第二天蝶儿回学校考试,小喻看着时钟的指针缓缓游移,手不自觉的摸着小腹。她幻想肚中的孩子会倔强的从走廊一步步挤进房间,医生忽然跑进来告诉自己,一切OK了!已经没有手术的必要了……
然而什么也没发生,时间一到庐小喻还是在母亲的帮助下换上浅绿色手术服,脱下内衣时不知是冷还是怎么了,女孩的身体不住颤抖,可室内空调确实打到了二十八度,小喻强忍住又要哭出来的冲动。

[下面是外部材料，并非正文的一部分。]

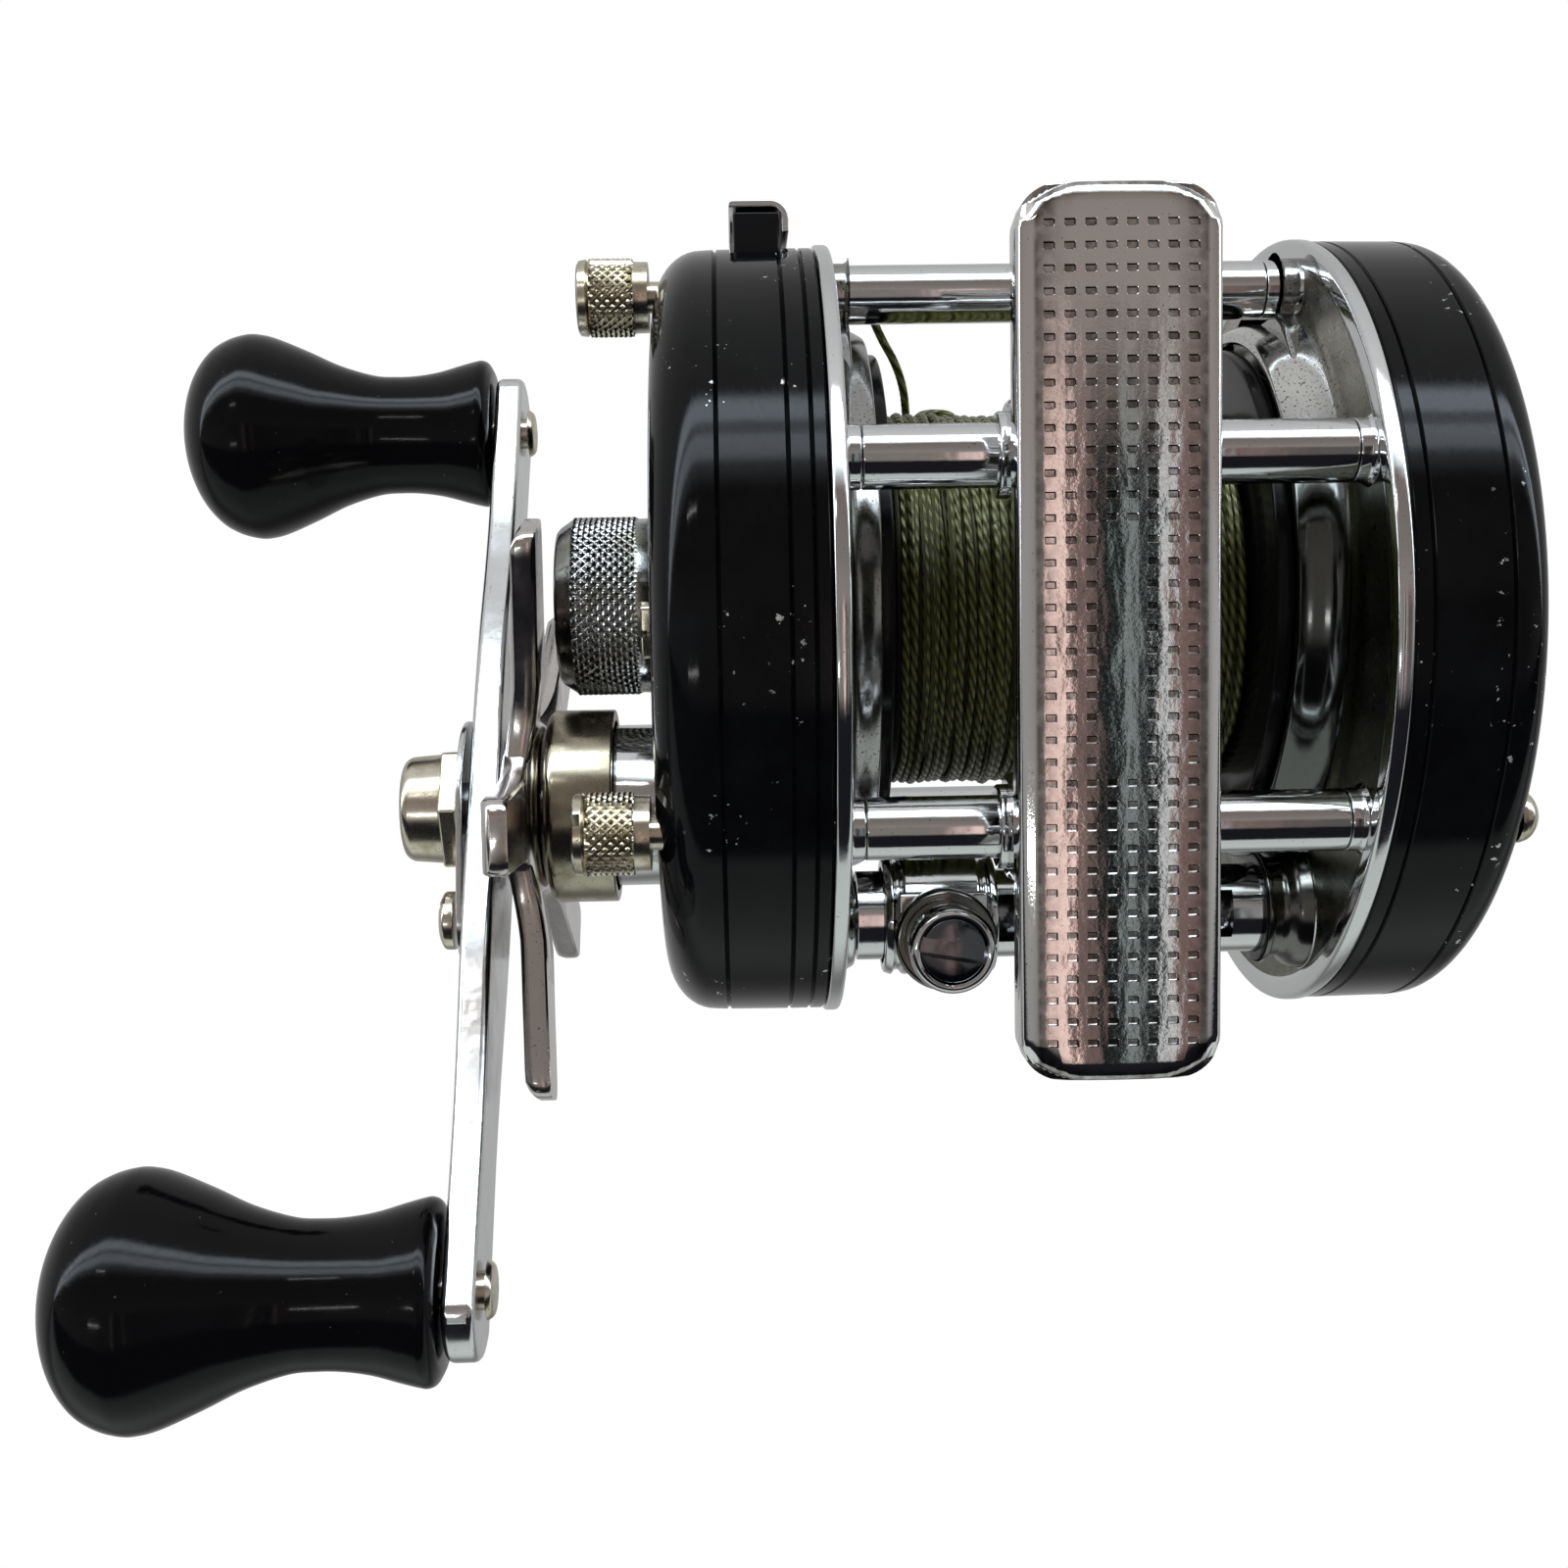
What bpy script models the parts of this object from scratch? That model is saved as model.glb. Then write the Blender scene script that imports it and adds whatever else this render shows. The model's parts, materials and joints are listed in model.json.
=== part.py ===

昨晚在父亲挂断电话时她已经告诫自己,那是最后一次哭了。要坚强,像蝶儿看到父亲死在面前那样坚强,以后……以后一定还会怀上的,会有个真正住在房间而不是走廊的宝宝。
庐小喻被推入手术室,一路上母亲都紧紧抓着女儿的手,她的手柔弱而冰凉,像轻易既能碾碎的渺小生物。
手术室的大门重新合上,手术中的警示灯亮起,母亲在门口坐立不安,心中一个劲的求神拜佛,将她所知的所有菩萨都在嘴里念了一遍,一看表,才过了五分钟。
………
手术是成功的也是顺利的,除了缝合刀口的痛楚外没有其他不适。母亲上午赶回家买菜烧饭,下午再赶来医院陪女儿。晚上九点前再跑回去装作跳舞跳的累了躺到丈夫身边。
考完试的蝶儿来了,她已自说自话的将整件事都告诉了樊贺,小男孩听了大吃一惊,立刻跟着蝶儿跑去医院。他一脸愧疚,同每个无心无肺的男人一样深感自责。
看着术后憔悴的小喻他也落了泪,随后便不分昼夜的守在她的身边,削苹果、送鸡汤、讲笑话,所有一切能让女友开心的事他都毫不犹豫的去做,想尽力弥补,哪怕已于事无补。
几天过后庐小喻也好转了很多,看到男友这么疼爱自己的模样,她非但没有责怪反而更爱他了,只是有一点,有一点不同,小喻仍时常做有关婴儿的恶梦。
她曾看过篇文章,说打胎的女性,特别是年轻女性,在打胎后内心会发生不可逆转的改变,会在今后数年甚至数十年都梦到关于婴儿的恶梦。有的女性都为人母了还是会在某个夜晚,梦见年轻时从自己肚子里死去的孩子来找自己。
这样一想小喻感到恐惧,她深感自己正亲身经历着这些,可她没有和樊贺讲过。她不想让男友也和自己一样做恶梦。
两人在一起时谈的聊的尽是开心的事,或是关于未来的期盼。樊贺将这次期末考的内容告诉小喻,在阳光明媚的医院花园中帮她复习。
经过这件事这对小恋人似乎更加恩爱了,可小喻的父亲对樊贺是不喜欢的,或者说他不喜欢任何将宝贝女儿勾引坏的男生,轻则破口大骂,重则拳脚相加,是位在家庭、工作上都有绝对主导权的男性。